From these accounts, it seems Swann was a troubled individual. But what drove him to hunt people on the streets of D.C.?
One early law enforcement theory was that he hoped to exact revenge on a former coworker who had made fun of him and Swann believed the man lived in the Columbia Heights neighborhood. But Swann later described a more elaborate motive.
In interviews with psychiatrists who were trying to determine if he was fit to stand trial, the shotgun stalker told doctors he would “hear these voices and I wouldn’t know where they were coming from, and they would command me to hurt people, to kill people.” Swann claimed the voices told him to shoot people in Northwest Washington “in the name of” Malcolm X because they were somehow responsible for Malcolm’s 1965 assassination. “The chastisements,” as he called the voices, were all-consuming and would let up for a few days only after he killed someone.[6]
Experts for the defense and prosecution agreed that Swann was suffering from paranoid schizophrenia. He was declared not guilty by reason of insanity in September 1994 without a trial and confined to St. Elizabeths Hospital in Southeast Washington indefinitely. He remains there to this day.
Swann’s two month rampage included thirteen attacks, four deaths – including a February 26 shooting inside a barbershop, which was connected to Swann weeks after his arrest – and four woundings.
The deceased included:
- Julius “Jack” Bryant, 58, killed in the Safeway Barbershop on 11th St. NW on February 26.
- Elizabeth “Bessie” Hutson, 28, killed while walking her dogs in an alley paralleling Park Road NW in Mount Pleasant on March 23.
- Edwin Fleming, 35, killed at Holmead Pl. and Monroe St. NW on April 10.
- Nello Hughes, 61, killed on 13th St. NW on April 19.
R.I.P.
One last twist to the story: On February 6, 1993 – just two weeks before the first shooting – Prince George’s County police questioned Swann about his possible involvement in an incident in the county and seized his shotgun. The gun was returned a few days later when no charges were filed.
Footnotes
- ^ McCombs, Phil, “The Night Watch: A Porch-Seat View of the Street Stalked by the Killer,”The Washington Post, 16 Apr 1993: B1.

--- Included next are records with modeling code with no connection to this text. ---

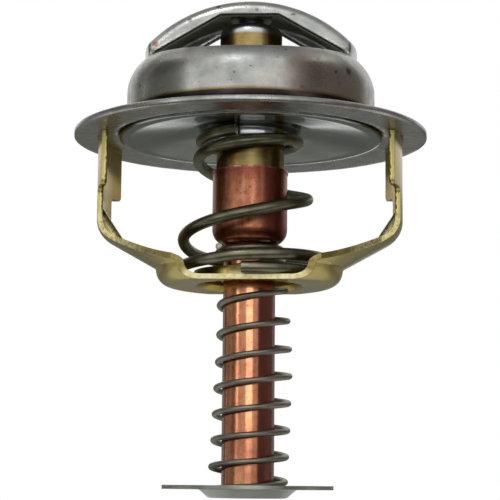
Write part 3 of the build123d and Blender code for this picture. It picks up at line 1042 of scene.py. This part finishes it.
def make_floor():
    """A pale round floor below the lowest place of the bypass plate, fading to white at its rim."""
    mesh = bpy.data.meshes.new("floor")
    corners = []
    for side in range(FLOOR_SIDES):
        angle = 2 * math.pi * side / FLOOR_SIDES
        corners.append((FLOOR_RADIUS * math.cos(angle), FLOOR_RADIUS * math.sin(angle), FLOOR_Z))
    mesh.from_pydata(corners, [], [list(range(FLOOR_SIDES))])
    floor = bpy.data.objects.new("floor", mesh)
    scene.collection.objects.link(floor)
    material, tree, here = blank_material("pale_paper_floor")
    paper = add(
        tree,
        "ShaderNodeBsdfPrincipled",
        values={"Base Color": colour("#f6f6f4"), "Metallic": 0.0, "Roughness": 0.9},
    )
    white = add(tree, "ShaderNodeEmission")
    flat = add(
        tree,
        "ShaderNodeMapping",
        values={"Scale": (1, 1, 0)},
        links={"Vector": (here, "Object")},
    )
    out = add(
        tree,
        "ShaderNodeVectorMath",
        {"operation": "LENGTH"},
        links={"Vector": (flat, "Vector")},
    )
    fade = add(
        tree,
        "ShaderNodeMapRange",
        {"interpolation_type": "SMOOTHSTEP"},
        {"From Min": FLOOR_FADE_START, "From Max": FLOOR_FADE_END},
        {"Value": (out, "Value")},
    )
    faded = add(
        tree,
        "ShaderNodeMixShader",
        links={0: (fade, "Result"), 1: (paper, "BSDF"), 2: (white, "Emission")},
    )
    add(tree, "ShaderNodeOutputMaterial", links={"Surface": (faded, "Shader")})
    mesh.materials.append(material)


# A card keeps its tone out to this share of its shorter half side
CARD_EVEN_SHARE = 0.35
# What stands round the object: tones in the middle and at the rim, azimuth in degrees from the
# front, then distance, height of the middle, half width and half height in mm
STANDING_CARDS = {
    "right_card": ("#746d68", "#7a7470", 78, 430, 60, 290, 330),
    "left_card": ("#484742", "#4c4b46", -84, 430, 245, 190, 160),
    "low_left_card": ("#b2b0a8", "#9a988f", -82, 420, 10, 200, 75),
    "right_rear_card": ("#6e6e6a", "#6e6e6a", 121, 430, 60, 80, 330),
    "left_rear_card": ("#6e6e6a", "#6e6e6a", -121, 430, 60, 80, 330),
    "right_low_card": ("#8a8a84", "#8a8a84", 152, 430, 2, 148, 66),
    "left_low_card": ("#8a8a84", "#8a8a84", -152, 430, 2, 148, 66),
}
# What lies flat: tones, how far its middle is behind the axis, height, half width and half depth
# in mm
LYING_CARDS = {
    "table_card": ("#62645f", "#62645f", 460, -64.5, 400, 270),
    "near_table_card": ("#92928c", "#8a8a84", 125, -64.5, 300, 65),
    "front_table_card": ("#44463c", "#44463c", -190, -64.5, 400, 150),
    "ceiling_card": ("#a8aaaa", "#c8c8c8", 0, 500, 420, 420),
}
# Azimuth from the front and elevation in degrees, width and height in mm, and watts
LAMPS = {
    "key_lamp": (-14, 40, 130, 130, 0.4),
    "front_strip": (6, 2.5, 290, 70, 0.22),
    "left_strip": (-47, 4, 90, 110, 0.06),
}
LAMP_DISTANCE = 600 * MM
LAMP_AIM_Z = -15 * MM
# The world's strength as plain light. What the camera and the metals see of it is white
WORLD_FILL = 0.8


def make_card(name, tone, edge_tone, middle, across, up):
    """A studio card that the metals reflect and the camera doesn't see.

    It is a flat oblong about its middle, spanned by two half sides, and goes from its tone in the
    middle to its edge tone at the rim.
    """
    middle = Vector(middle)
    across = Vector(across)
    up = Vector(up)
    corners = [
        middle - across - up,
        middle + across - up,
        middle + across + up,
        middle - across + up,
    ]
    mesh = bpy.data.meshes.new(name)
    mesh.from_pydata(corners, [], [(0, 1, 2, 3)])
    card = bpy.data.objects.new(name, mesh)
    scene.collection.objects.link(card)
    material, tree, here = blank_material(name + "_cloth")
    out = add(
        tree,
        "ShaderNodeVectorMath",
        {"operation": "DISTANCE"},
        {1: middle},
        {0: (here, "Object")},
    )
    reach = min(across.length, up.length)
    share = add(
        tree,
        "ShaderNodeMapRange",
        {"interpolation_type": "SMOOTHSTEP"},
        {"From Min": CARD_EVEN_SHARE * reach, "From Max": reach},
        {"Value": (out, "Value")},
    )
    cloth = add(
        tree,
        "ShaderNodeMix",
        {"data_type": "RGBA"},
        {"A": colour(tone), "B": colour(edge_tone)},
        {"Factor": (share, "Result")},
    )
    glow = add(tree, "ShaderNodeEmission", links={"Color": (cloth, "Result")})
    add(tree, "ShaderNodeOutputMaterial", links={"Surface": (glow, "Emission")})
    mesh.materials.append(material)
    card.visible_camera = False
    card.visible_shadow = False
    card.visible_diffuse = False


def standing_card(name, tone, edge_tone, azimuth, distance, height, half_width, half_height):
    """A card that stands round the object, facing its axis."""
    angle = math.radians(azimuth)
    away = Vector((math.sin(angle), -math.cos(angle), 0))
    along = Vector((math.cos(angle), math.sin(angle), 0))
    middle = away * distance * MM + Vector((0, 0, height * MM))
    up = Vector((0, 0, half_height * MM))
    make_card(name, tone, edge_tone, middle, along * half_width * MM, up)


def lying_card(name, tone, edge_tone, behind, height, half_width, half_depth):
    """A card that lies flat, its middle behind or in front of the axis."""
    middle = (0, behind * MM, height * MM)
    make_card(name, tone, edge_tone, middle, (half_width * MM, 0, 0), (0, half_depth * MM, 0))


def make_lamp(name, azimuth, elevation, width, height, watts):
    """A soft oblong lamp that looks at the object's middle."""
    data = bpy.data.lights.new(name, "AREA")
    data.shape = "RECTANGLE"
    data.size = width * MM
    data.size_y = height * MM
    data.energy = watts
    lamp = bpy.data.objects.new(name, data)
    angle = math.radians(azimuth)
    rise = math.radians(elevation)
    level = math.cos(rise)
    away = Vector((math.sin(angle) * level, -math.cos(angle) * level, math.sin(rise)))
    lamp.location = away * LAMP_DISTANCE + Vector((0, 0, LAMP_AIM_Z))
    lamp.rotation_euler = away.to_track_quat("Z", "Y").to_euler()
    scene.collection.objects.link(lamp)


def make_world():
    """White all round for what the camera and the metals see, and a plain level for the rest."""
    world = bpy.data.worlds.new("studio")
    world.use_nodes = True
    scene.world = world
    tree = world.node_tree
    tree.nodes.clear()
    ray = add(tree, "ShaderNodeLightPath")
    seen = combine(tree, "MAXIMUM", (ray, "Is Camera Ray"), (ray, "Is Glossy Ray"))
    shown = combine(tree, "MAXIMUM", (seen, "Value"), (ray, "Is Transmission Ray"))
    strength = add(
        tree,
        "ShaderNodeMapRange",
        values={"To Min": WORLD_FILL, "To Max": 1.0},
        links={"Value": (shown, "Value")},
    )
    sky = add(
        tree,
        "ShaderNodeBackground",
        values={"Color": (1, 1, 1, 1)},
        links={"Strength": (strength, "Result")},
    )
    add(tree, "ShaderNodeOutputWorld", links={"Surface": (sky, "Background")})


make_camera()
make_world()
make_floor()
for name, card in STANDING_CARDS.items():
    standing_card(name, *card)
for name, card in LYING_CARDS.items():
    lying_card(name, *card)
for name, lamp in LAMPS.items():
    make_lamp(name, *lamp)
scene.view_settings.view_transform = "Standard"

# ---------------------------------------------------------------- dressing
dark_wire = spring_wire("oil_tempered_spring_wire", "#67654f", "#898672", 0.39)
thin_wire = spring_wire("drawn_thin_spring_wire", "#757267", "#8c897d", 0.42)
wire_end = sheared_wire_end()
black_rubber = soft_solid("moulded_nitrile_rubber", "#141414", "#242424", 0.6)
dress("seat_and_bridge", galvanised_sheet())
dress(
    "valve_plate", tinned_sheet("bright_tinned_sheet_steel", "#8f9690", "#a8afa9", 0.12, 0.6, 7.6)
)
dress("bypass_plate", tinned_sheet("satin_tinned_sheet_steel", "#8a8f88", "#a5aaa2", 0.30, 0.15))
dress("spring_frame", brass_strip())
dress("guide", turned_brass())
dress("copper_bulb", drawn_copper())
dress("piston", spring_wire("ground_hardened_steel", "#8f8f8c", "#b5b5b2", 0.25))
dress("plate_clip", dark_wire)
dress("keeper_ring", dark_wire)
dress("rubber_plug", black_rubber)
dress("diaphragm", black_rubber)
dress("piston_washer", soft_solid("turned_white_plastic", "#d8d6cc", "#eceae2", 0.45))
dress("wax_charge", soft_solid("copper_filled_wax", "#6a3e28", "#8c5a3a", 0.7))
dress("main_spring", dark_wire)
dress("bypass_spring", thin_wire)

cone_spring = make_spring("cone_spring", MAIN_SPRING, dark_wire, wire_end)
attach(cone_spring, "root")
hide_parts("main_spring")
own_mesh(cone_spring)

tail_spring = make_spring("tail_spring", TAIL_SPRING, thin_wire, wire_end)
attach(tail_spring, "element")
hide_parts("bypass_spring")
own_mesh(tail_spring)

collar = make_collar()
collar.data.materials.append(
    tinned_sheet("burnished_tinned_collar", "#c2c6cc", "#d6dade", 0.12, 0.1)
)
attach(collar, "element")
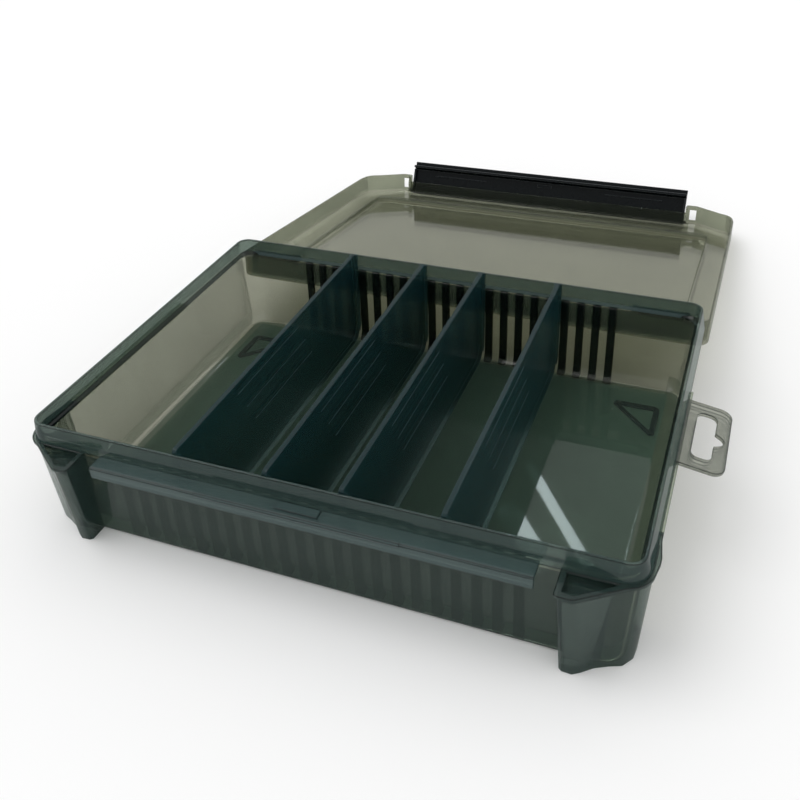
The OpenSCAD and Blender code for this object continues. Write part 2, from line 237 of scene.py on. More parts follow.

- ^ Thomas-Lester, Avis, “Search Turns to Garages,” The Washington Post, 17 Apr 1993: D1.
- a, b Duggan, Paul and James Ragland, “Reno Tours School in Columbia Heights, Justice Department ‘Taking Steps’,” The Washington Post, 16 Apr 1993: D1.
- ^ Kovaleski, Serge, “N.J. Man Arrested After Another Shotgun Slaying,” The Washington Post, 20 Apr 1993: A1.
- ^ Duggan, Paul and Marcia Slacum Greene, “A Man of Few Words, Often Odd Deeds,” The Washington Post, 21 Apr 1993: A1.
- ^ Duggan, Paul, “Shotgun Stalker Ruled Insane, Not Guilty,” The Washington Post, 27 Sep 1994: A1.